“Olha como eles veneram a natureza, quem faria isso em Nova York?”
Primeiro que O Tigre Branco não foi indicado ao Oscar (e entrou no mapa), à toa. O primeiro mundo só finge olhar pro terceiro, quando seus filmes vêm embalados por uma ótima parte técnica, como foi o caso de Cidade de Deus ou Timbuktu, ou ainda, quando um cineasta deles (Danny Boyle) lança o seu olhar não imperialista aos subdesenvolvidos – Quem Quer Ser um Milionário?. Tendo várias semelhanças estéticas e narrativas ao sucesso de 2008 (8 Oscars, na época), O Tigre Branco é o produto perfeito da Netflix para o selo “reconhecemos sua existência, podem se sentar à mesa” que o Oscar vem tentando imprimir, na última década. De ótimas intenções vale a festa, e de fato, eis uma grande oportunidade para o filme de Ramin Bahrani ser valorizado e discutido também pelo que é: uma fábula americanizada do capitalismo em plena Índia, tão desigual quanto o Brasil, aos olhos do jovem e promissor Balram.

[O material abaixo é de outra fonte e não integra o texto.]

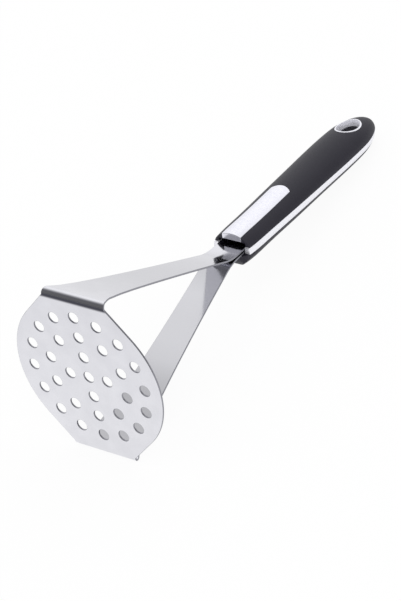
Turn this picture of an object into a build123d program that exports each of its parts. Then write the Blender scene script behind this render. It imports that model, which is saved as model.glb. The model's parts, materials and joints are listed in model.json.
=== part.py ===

Balram aprendeu, desde pequeno na escola, e no “hospital” ao lado do pai, o fedor da miséria. Das promessas eleitorais vazias, a dor da fome. O sofrimento e a limitação, para o bem e para o mal, fez Balram buscar o dinheiro com uma ambição vingativa à pobreza que nasceu, e claro, ver sempre nos Estados Unidos um exemplo brilhante de país – Eldorado dos lobos. Assim, enquanto Jordan Belfort venderia até a mãe para conseguir uma promoção em Wall Street, Balram possuía valores familiares que o dinheiro não conseguiu comprar, pelo menos não tão fácil, assim. Ainda que benevolente e humilde, aos poucos Balram troca de time na luta de classes ao virar o motorista de um magnata indiano. Ao invés de focar nos excessos e no estudo da ganância, toda a irreverência e a comédia de O Tigre Branco convivem em perfeito equilíbrio junto ao drama de um alpinista social, tentando subir sem sujar suas mãos.
Mas é claro que Balram falha, nisso. Se até metade da história, temos uma fábula de possibilidades, o crime e a ganância pós-ambição geram um conto de impossibilidades. Isso porque, num comentário crítico a respeito da globalização muito bem adaptada do livro homônimo, de 2008, é impossível para o capitalismo predatório não corromper o sagrado. Se antes Balram venerava as árvores da Índia, o tempo descalço com sua família, e os deuses de sua cultura, agora um iPhone vale muito mais que tudo isso. Como cantou Beth Carvalho e Nelson Sargento, “mudaram toda a sua estrutura, te impuseram outra cultura, e você nem percebeu”. Balram percebeu sim, mas seu medo da miséria foi mais forte. O Tigre Branco acerta em não torná-lo uma vítima do seu meio-ambiente, mas sim em um lutador, um sonhador, que faz o necessário para vencer na vida, e sangrar para sobreviver entre os lobos corruptos. Ele quer ser um deles…
Há um motivo para os inocentes serem assim, inocentes, protegidos do poder que atrai os piores e destrói os melhores pelo egoísmo, pelo viés das exclusões. Sem trilhar o caminho do vitimismo ou da rebeldia dos oprimidos, o cineasta Ramin Bahrani retrata a ironia do destino ao explorar com naturalidade e precisão um Ícaro indiano, que apostou tudo em seu voo, mas que ao tocar no Sol, enxerga o perigo dos apoios que escolheu até lá – chegando talvez num ponto de “tudo ou nada”. Difícil mesmo é imaginar outro ator senão Adarsh Gourav como Balram, à vontade no papel de quem tem todos os sonhos do mundo, e é atormentado por eles mesmos, descobrindo antes dos 30 que nem o dinheiro, nem a América, fazem da vida uma experiência justa. Um legítimo conto do terceiro mundo, cuja sinceridade sobre o custo (não apenas financeiro) da liberdade do cidadão comum, faz com que os do primeiro também consigam admirá-lo, graças a seu forte apelo emocional, e sem fronteiras.